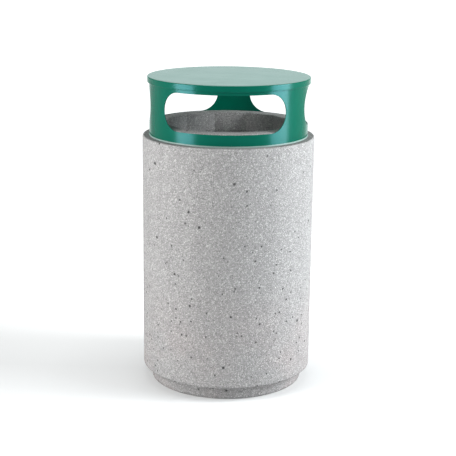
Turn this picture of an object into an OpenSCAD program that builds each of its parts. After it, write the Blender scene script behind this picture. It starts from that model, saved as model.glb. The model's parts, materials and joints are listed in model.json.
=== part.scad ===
// Round cast-stone litter bin with a hinged sheet-steel hood.
// A heavy concrete body holds a galvanised liner with a bail handle. A hood with three
// long openings stands on a ledge around the raised collar, tips back on a rear hinge
// and is held shut by a three-sided-key cam lock.
// The front opening faces -Y. The origin is the middle of the drain hole's lower end.

/* [Concrete body] */
// Radius of the concrete body
body_r = 250; // [225:1:300]
// Height of the ledge that the hood stands on
ledge_z = 735; // [600:5:900]
// Distance that the plinth is set back from the body's face
plinth_in = 25; // [15:1:40]
// Height of the recessed plinth
plinth_h = 40; // [20:1:60]
// Thickness of the concrete floor
floor_h = 85; // [60:1:110]
// Height of the raised collar above the ledge
collar_h = 36; // [25:1:50]
// Wall of the collar, from the flats of the twelve-sided cavity to its outer face
collar_wall = 43.5; // [36:0.5:60]
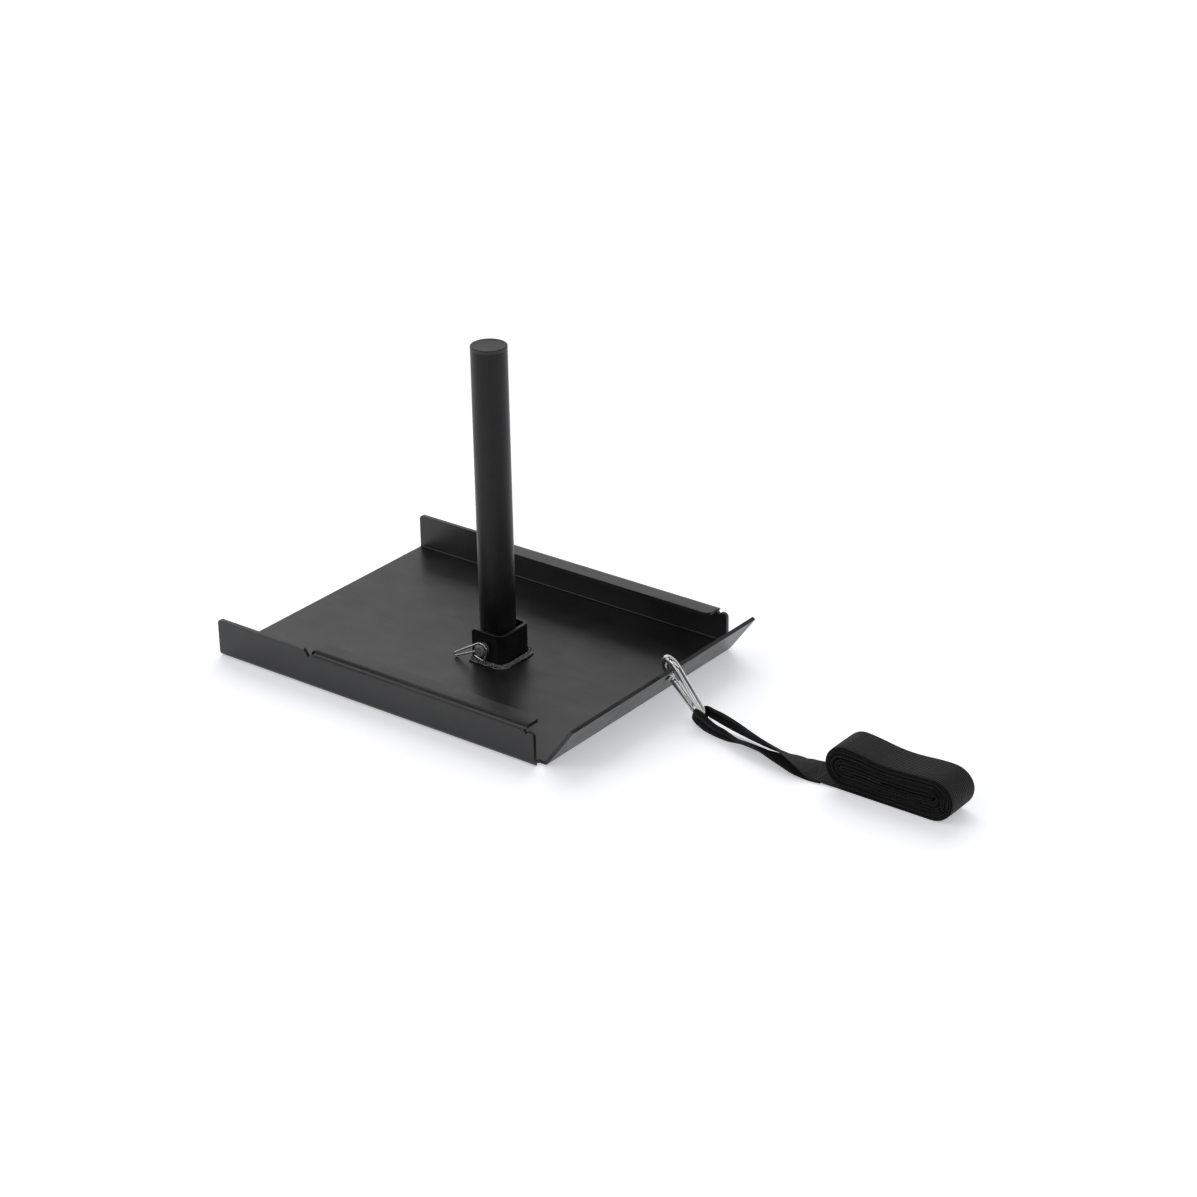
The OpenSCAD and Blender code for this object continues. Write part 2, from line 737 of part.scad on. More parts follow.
ROLL = concat(
    [for (turn = [0 : roll_turns - 1]) each roll_turn(turn)],
    [for (k = [0 : 1]) [roll_x1 + k * strap_w, roll_h / 2 - roll_r + roll_inset(roll_turns, 0)]]);

function side_of(PATH, i, d) =
    let (last = len(PATH) - 1, t = PATH[min(i + 1, last)] - PATH[max(i - 1, 0)], u = t / norm(t))
    PATH[i] + d * [-u[1], u[0]];

roll_gap = min([for (i = [0 : len(ROLL) - roll_steps - 2])
    for (j = [-1 : 1]) norm(ROLL[i + roll_steps + j] - ROLL[i])]) - strap_t;
echo(roll_length = roll_length(ROLL), roll_gap = roll_gap);

function roll_length(PATH, i = 0) =
    i >= len(PATH) - 1 ? 0 : norm(PATH[i + 1] - PATH[i]) + roll_length(PATH, i + 1);

module strap_roll() color(webbing)
    translate([0, roll_y + strap_w / 2, 0])
        rotate([90, 0, 0])
            linear_extrude(strap_w)
                polygon(concat(
                    [for (i = [0 : len(ROLL) - 1]) side_of(ROLL, i, -strap_t / 2)],
                    [for (i = [len(ROLL) - 1 : -1 : 0]) side_of(ROLL, i, strap_t / 2)]));

sled_pan();
post_socket();
socket_weld();
plate_post();
post_cap();
lock_pin();
pin_clip();
hook_body();
hinge_rivet();
hook_gate();
latch_pin();
gate_spring();
gate_plunger();
strap_eye();
strap_lead();
strap_roll();
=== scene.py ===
# %% [markdown]
# # Drag sled in Blender
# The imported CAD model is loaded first, as a fixed frame. Every node that it brings in is in metres,
# with its place in its mesh, so a new piece goes where the real one goes and needs no fitting.

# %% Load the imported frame
import math

import bmesh
import bpy
from mathutils import Matrix, Vector, noise
from mathutils.bvhtree import BVHTree


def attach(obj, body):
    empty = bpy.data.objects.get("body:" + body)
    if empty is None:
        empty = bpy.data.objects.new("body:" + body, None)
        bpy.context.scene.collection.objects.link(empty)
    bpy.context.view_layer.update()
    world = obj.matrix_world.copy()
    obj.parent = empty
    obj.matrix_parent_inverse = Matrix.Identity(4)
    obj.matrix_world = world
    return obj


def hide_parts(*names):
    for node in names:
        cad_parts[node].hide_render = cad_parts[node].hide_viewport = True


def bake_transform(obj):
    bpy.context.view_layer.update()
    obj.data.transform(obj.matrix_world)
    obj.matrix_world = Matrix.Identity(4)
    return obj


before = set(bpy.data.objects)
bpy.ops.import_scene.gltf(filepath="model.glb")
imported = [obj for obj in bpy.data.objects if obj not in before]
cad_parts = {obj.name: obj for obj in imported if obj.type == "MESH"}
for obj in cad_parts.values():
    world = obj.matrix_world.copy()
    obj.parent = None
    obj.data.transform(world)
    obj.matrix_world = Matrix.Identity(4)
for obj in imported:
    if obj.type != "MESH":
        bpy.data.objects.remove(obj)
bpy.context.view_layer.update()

# %% [markdown]
# ## Camera
# The view is a long lens from the sled's front right, 26 degrees above the floor. The picture is square, so
# the lens length and the 36 mm sensor alone give its field. The frame leans by one degree.

# %% Camera
TURN, RISE, LEAN = math.radians(37.67), math.radians(25.61), math.radians(-1.03)
AIM = Vector((-0.00264, 0.22065, 0))
back = Vector((math.sin(TURN) * math.cos(RISE), -math.cos(TURN) * math.cos(RISE), math.sin(RISE)))
right = (-back).cross(Vector((0, 0, 1))).normalized()
up = right.cross(-back)
lean_right = right * math.cos(LEAN) + up * math.sin(LEAN)
lean_up = up * math.cos(LEAN) - right * math.sin(LEAN)

lens = bpy.data.cameras.new("photo_lens")
lens.lens, lens.sensor_width, lens.clip_end = 91.5, 36, 50
camera = bpy.data.objects.new("photo_camera", lens)
bpy.context.scene.collection.objects.link(camera)
camera.matrix_world = Matrix.Translation(AIM + back * 4.186) @ Matrix(
    (lean_right, lean_up, back)).transposed().to_4x4()
bpy.context.scene.camera = camera
print("camera stands at", [round(v, 3) for v in camera.matrix_world.translation])

# %% [markdown]
# ## Tools for a new mesh
# A bmesh is finished in one place: it becomes an object at the origin, with smooth faces and with
# sharp edges only where two faces meet at more than a given angle.

# %% Finish a bmesh
MM = 0.001


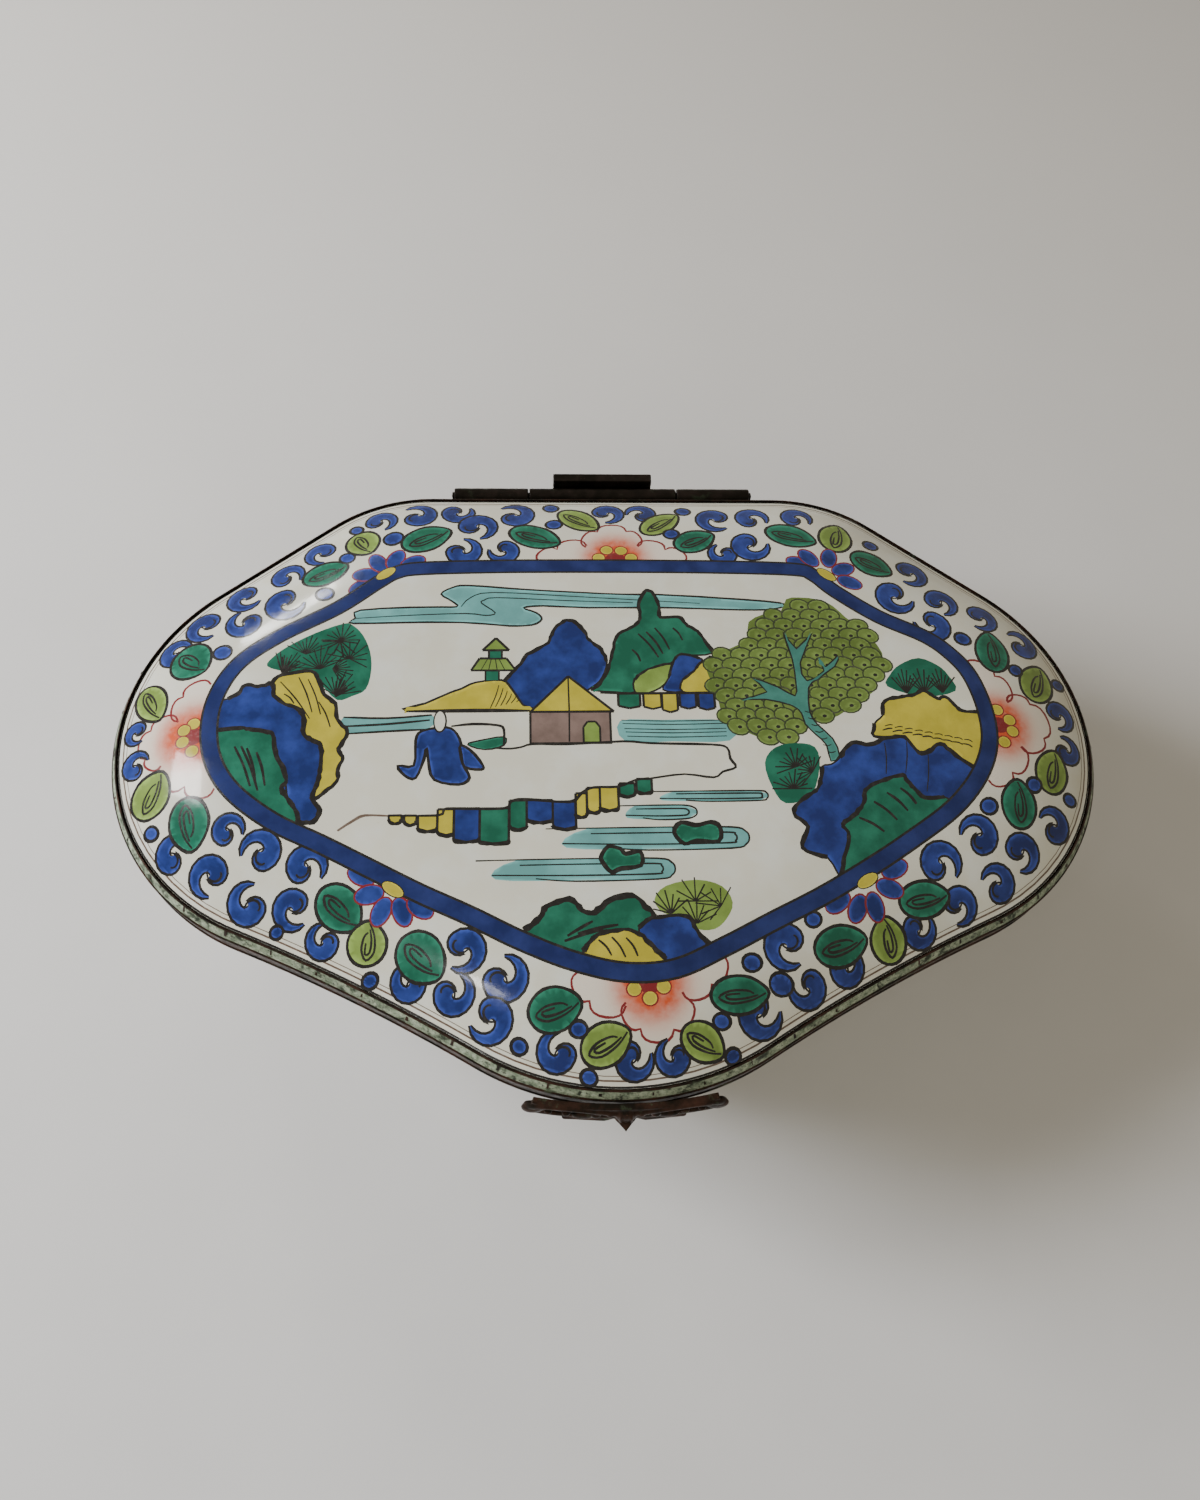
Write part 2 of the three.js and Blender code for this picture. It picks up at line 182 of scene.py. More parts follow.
def half_rim(step):
    """The right half of the rim, from the front's middle to the back's middle."""
    front = Vector((0, FRONT_RADIUS - FRONT_REACH))
    end = Vector((HALF_WIDTH - END_RADIUS, END_CENTRE_Y))
    corner = Vector((BACK_FLAT_HALF, BACK_REACH - CORNER_RADIUS))
    between = end - front
    span = between.length
    to_front = FRONT_RADIUS + WAIST_RADIUS
    to_end = END_RADIUS + WAIST_RADIUS
    along = (to_front**2 - to_end**2 + span**2) / (2 * span)
    outwards = Vector((between.y, -between.x)) / span
    waist = front + between * (along / span) + outwards * math.sqrt(to_front**2 - along**2)
    front_turn = math.atan2(waist.y - front.y, waist.x - front.x)
    end_turn = math.atan2(waist.y - end.y, waist.x - end.x)
    behind = corner - end
    side_turn = math.atan2(behind.y, behind.x) - math.acos((END_RADIUS - CORNER_RADIUS) / behind.length)
    if end_turn > side_turn:
        end_turn -= 2 * math.pi
    course = arc(front, FRONT_RADIUS, -math.pi / 2, front_turn, step)
    course += arc(waist, WAIST_RADIUS, front_turn + math.pi, end_turn + math.pi, step, True)[1:]
    course += arc(end, END_RADIUS, end_turn, side_turn, step)[1:]
    course += straight(course[-1][0], arc(corner, CORNER_RADIUS, side_turn, side_turn, step)[0][0],
                       course[-1][1], step)
    course += arc(corner, CORNER_RADIUS, side_turn, math.pi / 2, step)
    course += straight(course[-1][0], Vector((0, BACK_REACH)), Vector((0, 1)), step)
    course.append((Vector((0, BACK_REACH)), Vector((0, 1))))
    return course


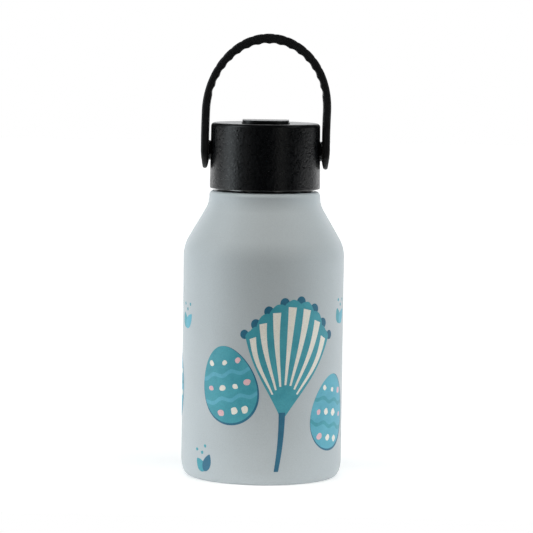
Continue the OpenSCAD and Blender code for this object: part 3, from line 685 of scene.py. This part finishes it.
# ---------------------------------------------------------------- carry loop
def loop_piece():
    spring, a_out, b_out = 165.5, 29.1, loop_hi[2] - 165.5
    a_in, b_in = 25.55, loop_hi[2] - 4.55 - 165.5
    x_in0, x_out0 = 25.62, 29.08
    end_r, hw = 8.2, 7.2
    # stations: (outer point, inner point) from the right end round to the left end
    st = []
    zs = [PIVOT_Z - end_r + end_r * (1 - math.cos(math.pi / 2 * i / 26)) for i in range(27)]
    zs += [PIVOT_Z + (spring - PIVOT_Z) * i / 34 for i in range(1, 35)]
    right = []
    for z in zs:
        f = max(0.0, min(1.0, (z - PIVOT_Z) / (spring - PIVOT_Z)))
        right.append(((x_out0 + (a_out - x_out0) * f, z), (x_in0 + (a_in - x_in0) * f, z)))
    n = 300
    # even steps along the outer arch
    dens = [(a_out * math.cos(math.pi * i / 4000), spring + b_out * math.sin(math.pi * i / 4000)) for i in range(4001)]
    cum = [0.0]
    for p, q in zip(dens[:-1], dens[1:]):
        cum.append(cum[-1] + math.dist(p, q))
    arch, k = [], 0
    for i in range(1, n):
        target = cum[-1] * i / n
        while cum[k] < target:
            k += 1
        t = math.pi * k / 4000
        arch.append(((a_out * math.cos(t), spring + b_out * math.sin(t)), (a_in * math.cos(t), spring + b_in * math.sin(t)), cum[k] - cum[-1] / 2))
    st = [(o, i, None) for o, i in right] + arch + [((-o[0], o[1]), (-i[0], i[1]), None) for o, i in right[::-1]]
    pitch = 5.35
    m = 40
    verts, faces = [], []
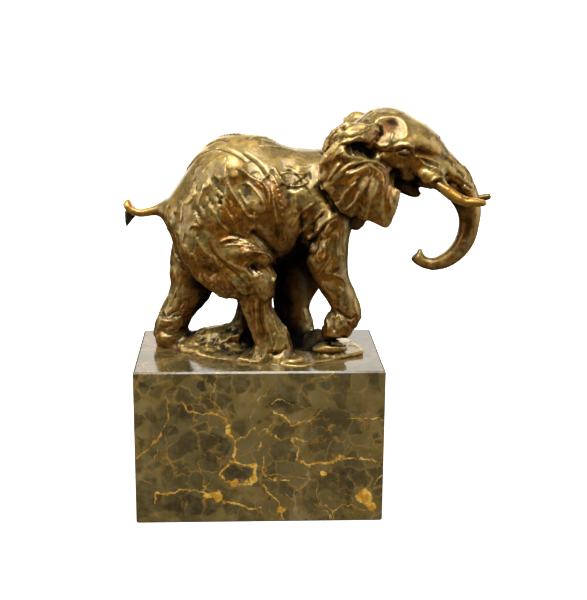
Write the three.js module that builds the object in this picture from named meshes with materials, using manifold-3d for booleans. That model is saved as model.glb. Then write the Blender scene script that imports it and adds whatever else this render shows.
■ ■ ■ ■ ■
## Task to complete
Starting at the line that contains "cad_parts[node].hide_render = cad_parts[node].hide_viewport" and stopping at the line that contains "lean_up = up", transcribe the lines exactly; both boundary lines are to be included.

## Response
        cad_parts[node].hide_render = cad_parts[node].hide_viewport = True


def bake_transform(obj):
    bpy.context.view_layer.update()
    obj.data.transform(obj.matrix_world)
    obj.matrix_world = Matrix.Identity(4)
    return obj


before = set(bpy.data.objects)
bpy.ops.import_scene.gltf(filepath="model.glb")
imported = [obj for obj in bpy.data.objects if obj not in before]
cad_parts = {obj.name: obj for obj in imported if obj.type == "MESH"}
for obj in cad_parts.values():
    world = obj.matrix_world.copy()
    obj.parent = None
    obj.data.transform(world)
    obj.matrix_world = Matrix.Identity(4)
for obj in imported:
    if obj.type != "MESH":
        bpy.data.objects.remove(obj)
bpy.context.view_layer.update()

# %% [markdown]
# ## Camera
# The view is a long lens from the sled's front right, 26 degrees above the floor. The picture is square, so
# the lens length and the 36 mm sensor alone give its field. The frame leans by one degree.

# %% Camera
TURN, RISE, LEAN = math.radians(37.67), math.radians(25.61), math.radians(-1.03)
AIM = Vector((-0.00264, 0.22065, 0))
back = Vector((math.sin(TURN) * math.cos(RISE), -math.cos(TURN) * math.cos(RISE), math.sin(RISE)))
right = (-back).cross(Vector((0, 0, 1))).normalized()
up = right.cross(-back)
lean_right = right * math.cos(LEAN) + up * math.sin(LEAN)
lean_up = up * math.cos(LEAN) - right * math.sin(LEAN)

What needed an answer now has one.